A molecular phylogenetic perspective on the evolutionary radiation of the salamander family salamandridae

Phylogenetic relationships were examined within the salamander family Salamandridae using 18 species representing 14 salamandrid genera and six outgroup taxa from the families Ambystomatidae, Dicamptodontidae, Plethodontidae, and Proteidae. Mitochondrial DNA sequences encoding the 12S and 16S ribosomal RNA and the intervening valine transfer RNA provided 431 phylogenetically informative nucleotide sequence positions from a multiple alignment of approximately 1, 000 bases per species. This variation was analyzed in conjunction with 44 previously reported morphological characters representing primarily hyobranchial myology and osteology, cranial osteology, and reproductive biology. The molecular and morphological character sets were highly congruent, with only 2.8% of the total character incongruence attributable to conflict between them. Parsimony analysis of the combined molecular and morphological data produced a single most-parsimonious tree whose topology was identical to that of the mostparsimonious tree derived from the molecular data alone.

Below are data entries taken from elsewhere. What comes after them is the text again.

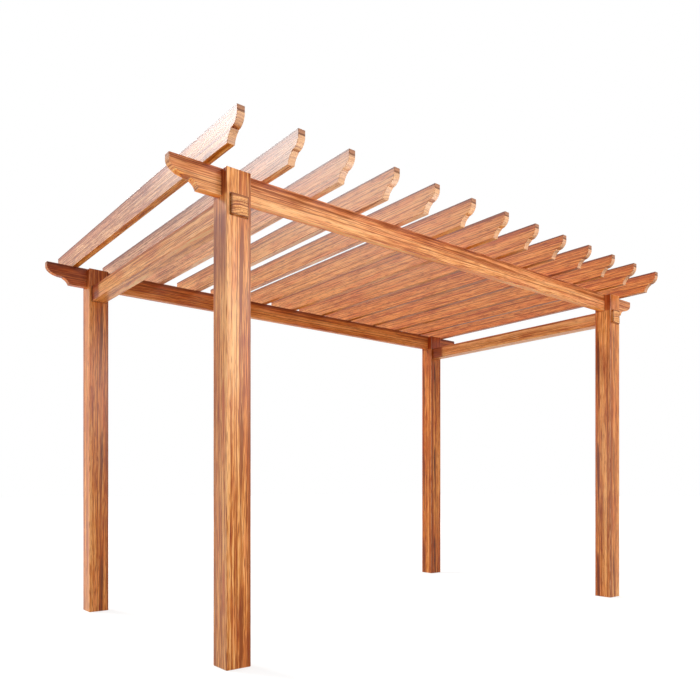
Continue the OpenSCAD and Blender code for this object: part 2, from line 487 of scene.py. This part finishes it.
# A block on a grid of slabs: planes across X, Y and Z cut it into cells, each filled or empty, and a face
# stands wherever a filled cell meets an empty one.
def cellSurface(planes, filled):
    grid = np.stack(np.meshgrid(*planes, indexing="ij"), axis=-1)
    ids = np.arange(grid[..., 0].size).reshape(grid.shape[:3])
    padded = np.pad(filled.astype(int), 1)
    quads = []
    for axis in range(3):
        order = (axis, (axis + 1) % 3, (axis + 2) % 3)
        step = np.diff(padded.transpose(order), axis=0)[:, 1:-1, 1:-1]
        corner = ids.transpose(order)
        i, j, k = np.nonzero(step)
        quad = [corner[i, j, k], corner[i, j + 1, k], corner[i, j + 1, k + 1], corner[i, j, k + 1]]
        quad = np.stack(quad, 1)
        entering = step[i, j, k] > 0
        quad[entering] = quad[entering][:, ::-1]
        quads.append(quad)
    used, faces = np.unique(np.concatenate(quads), return_inverse=True)
    return grid.reshape(-1, 3)[used], faces.reshape(-1, 4).tolist()


# Outline of one scrolled end, as distance from the tip and depth below the top: an upright nose, a quarter
# ellipse, a small step and a hollow arc whose depth is its sagitta.
def scrolledEnd(height, end):
    a = np.linspace(0, quarter, end["roundSteps"] + 1)
    bulge = np.stack([end["roundLength"] * (1 - np.cos(a)), end["nose"] + end["roundDrop"] * np.sin(a)], 1)
    p = np.array([end["roundLength"], end["nose"] + end["roundDrop"] + end["step"]])
    q = np.array([end["roundLength"] + end["hollowLength"], height])
    chord = np.linalg.norm(q - p)
    u = (q - p) / chord
    n = np.array([-u[1], u[0]])
    r = (chord ** 2 / 4 + end["hollowDepth"] ** 2) / (2 * end["hollowDepth"])
    centre = (p + q) / 2 + n * (r - end["hollowDepth"])
    b = math.asin(chord / 2 / r) * np.linspace(-1, 1, end["hollowSteps"] + 1)[:, None]
    hollow = centre - n * r * np.cos(b) + u * r * np.sin(b)
    return np.concatenate([[[0, 0]], bulge, hollow])


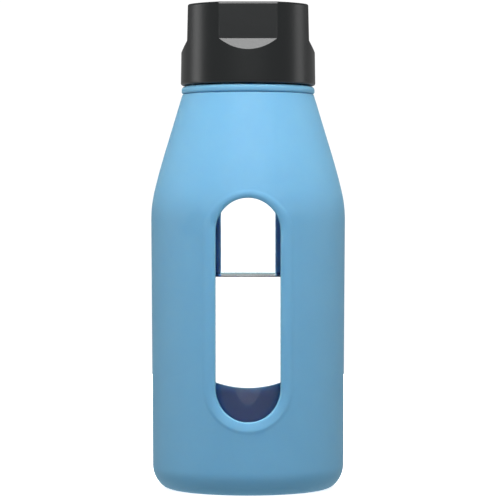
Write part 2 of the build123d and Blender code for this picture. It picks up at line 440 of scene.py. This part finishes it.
def rim_loop(outline, window, middle, border, relief):
    """Loop round a window, a border outside its edge, as points (angle, height, offset from the surface)."""
    half, bottom, top = window
    loop = []
    for (across, z), (edge_across, edge_z) in zip(slot_points(*window, border), slot_points(*window, 0)):
        high = smooth((edge_z - top + half) / half)
        low = smooth((bottom + half - edge_z) / half)
        across -= (across - edge_across) * RIM_TOP_NARROW * high
        z -= (z - edge_z) * RIM_TOP_NARROW * high
        offset = 0.0
        if relief:
            fade = 1 - RIM_TOP_FADE * high
            power = BEVEL_SIDE + (BEVEL_BOTTOM - BEVEL_SIDE) * low
            offset = rim_offset(border, relief[0] * fade, relief[1], power)
        loop.append((middle + asin(across / radius_at(outline, z)), z, offset))
    return loop


def loops_between(loop, marks):
    """Loops that change step by step from the outermost one of a rim to the marks on the edge of its face."""
    loops = []
    for k in range(1, MORPH_ROWS):
        t = k / MORPH_ROWS
        loops.append(
            [(a1 + (a2 - a1) * t, z1 + (z2 - z1) * t, 0.0) for (a1, z1, _), (a2, z2) in zip(loop, marks)]
        )
    return loops


def sleeve_band(shape, windows, heights, outline, relief):
    """One skin of the sleeve between its foot and its shoulder, with both windows in it.

    The relief is the height and the sink of the rims, or None for the inner skin. Returns the lowest and the
    highest row, all the way round, and the loop at the edge of each window.
    """
    last = len(heights) - 1
    total = 4 * COLUMNS_FACE
    grid = {}

    def vertex(column, row):
        key = (column % total, row)
        if key not in grid:
            grid[key] = shape.add([on_surface(outline, face_angle(column), heights[row])])[0]
        return grid[key]

    for side in (1, 3):
        for column in range(side * COLUMNS_FACE, (side + 1) * COLUMNS_FACE):
            for row in range(last):
                corners = [(column, row), (column + 1, row), (column + 1, row + 1), (column, row + 1)]
                shape.faces.append(tuple(vertex(*c) for c in corners))

    edges = []
    for face, window in zip((0, 2), windows):
        middle = radians(-90 + 90 * face)
        cells = [(face * COLUMNS_FACE + column, row) for column, row in face_edge(heights)]
        marks = [(face_angle(column), heights[row]) for column, row in cells]
        loops = [rim_loop(outline, window, middle, border, relief) for border in rim_borders(relief)]
        loops += loops_between(loops[-1], marks)
        rows = [shape.add([on_surface(outline, *point) for point in loop]) for loop in loops]
        rows.append([vertex(*cell) for cell in cells])
        for low, high in zip(rows, rows[1:]):
            shape.join(low, high)
        edges.append(rows[0])
    bottom = [vertex(column, 0) for column in range(total)]
    top = [vertex(column, last) for column in range(total)]
    return bottom, top, edges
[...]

This tree suggests that the salamanders (Chioglossa, Mertensiella, and Salamandra) form a monophyletic sister group to the newts (all remaining salamandrid genera). Within the newts, the first phylogenetic split separates Salamandrina from the remaining genera, within which Pleurodeles and Tylototriton form a monophyletic sister group to the remaining taxa. The genus Triturus appears not to be monophyletic. Using a phylogenetic reconstruction of character changes, we tested hypotheses of adaptation in the evolution of aquatic suction feeding and terrestrial feeding featuring tongue protrusion. Phylogenetic trends in the evolution of salamandrid courtship behavior were also examined.